■ DATA PROVIDED

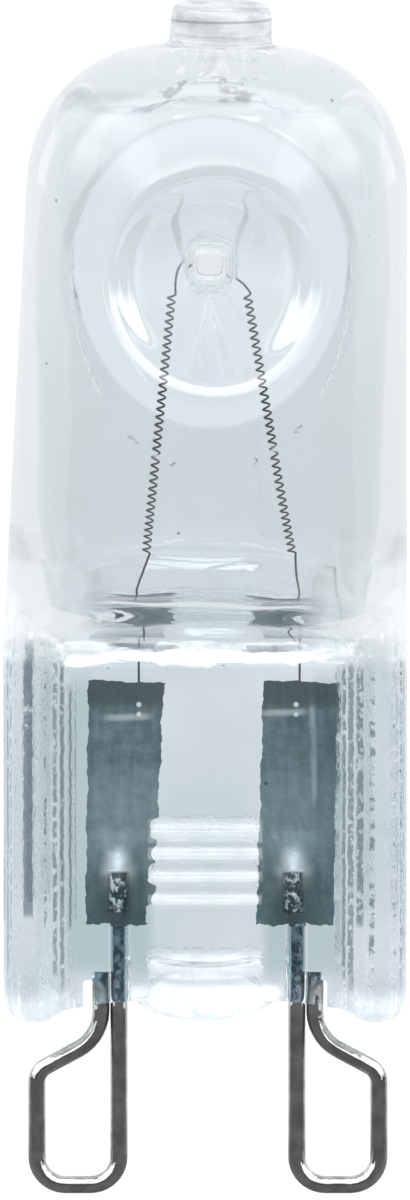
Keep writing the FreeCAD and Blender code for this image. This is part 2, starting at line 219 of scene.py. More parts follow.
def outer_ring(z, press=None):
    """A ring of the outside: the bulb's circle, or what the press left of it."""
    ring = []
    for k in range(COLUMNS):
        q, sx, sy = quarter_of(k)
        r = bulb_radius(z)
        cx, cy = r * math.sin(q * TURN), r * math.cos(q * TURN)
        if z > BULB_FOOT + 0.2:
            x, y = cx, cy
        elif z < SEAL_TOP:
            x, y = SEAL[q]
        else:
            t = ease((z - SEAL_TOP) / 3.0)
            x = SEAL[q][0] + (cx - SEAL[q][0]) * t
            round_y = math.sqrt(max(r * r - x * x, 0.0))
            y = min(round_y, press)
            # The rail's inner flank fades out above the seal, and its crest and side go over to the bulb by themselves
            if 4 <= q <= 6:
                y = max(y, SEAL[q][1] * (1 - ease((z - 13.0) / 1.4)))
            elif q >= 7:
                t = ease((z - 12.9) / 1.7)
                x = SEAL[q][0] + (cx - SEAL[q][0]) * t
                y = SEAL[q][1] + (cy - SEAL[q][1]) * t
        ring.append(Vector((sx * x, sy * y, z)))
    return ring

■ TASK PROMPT
Copy every line exactly. Leave nothing out.

■ EXERCISE OUTPUT
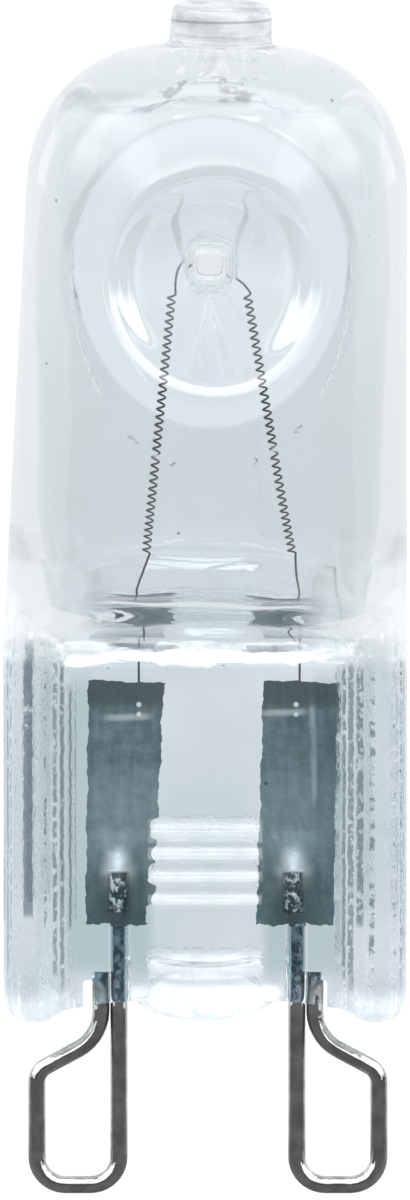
Keep writing the FreeCAD and Blender code for this image. This is part 2, starting at line 219 of scene.py. More parts follow.
def outer_ring(z, press=None):
    """A ring of the outside: the bulb's circle, or what the press left of it."""
    ring = []
    for k in range(COLUMNS):
        q, sx, sy = quarter_of(k)
        r = bulb_radius(z)
        cx, cy = r * math.sin(q * TURN), r * math.cos(q * TURN)
        if z > BULB_FOOT + 0.2:
            x, y = cx, cy
        elif z < SEAL_TOP:
            x, y = SEAL[q]
        else:
            t = ease((z - SEAL_TOP) / 3.0)
            x = SEAL[q][0] + (cx - SEAL[q][0]) * t
            round_y = math.sqrt(max(r * r - x * x, 0.0))
            y = min(round_y, press)
            # The rail's inner flank fades out above the seal, and its crest and side go over to the bulb by themselves
            if 4 <= q <= 6:
                y = max(y, SEAL[q][1] * (1 - ease((z - 13.0) / 1.4)))
            elif q >= 7:
                t = ease((z - 12.9) / 1.7)
                x = SEAL[q][0] + (cx - SEAL[q][0]) * t
                y = SEAL[q][1] + (cy - SEAL[q][1]) * t
        ring.append(Vector((sx * x, sy * y, z)))
    return ring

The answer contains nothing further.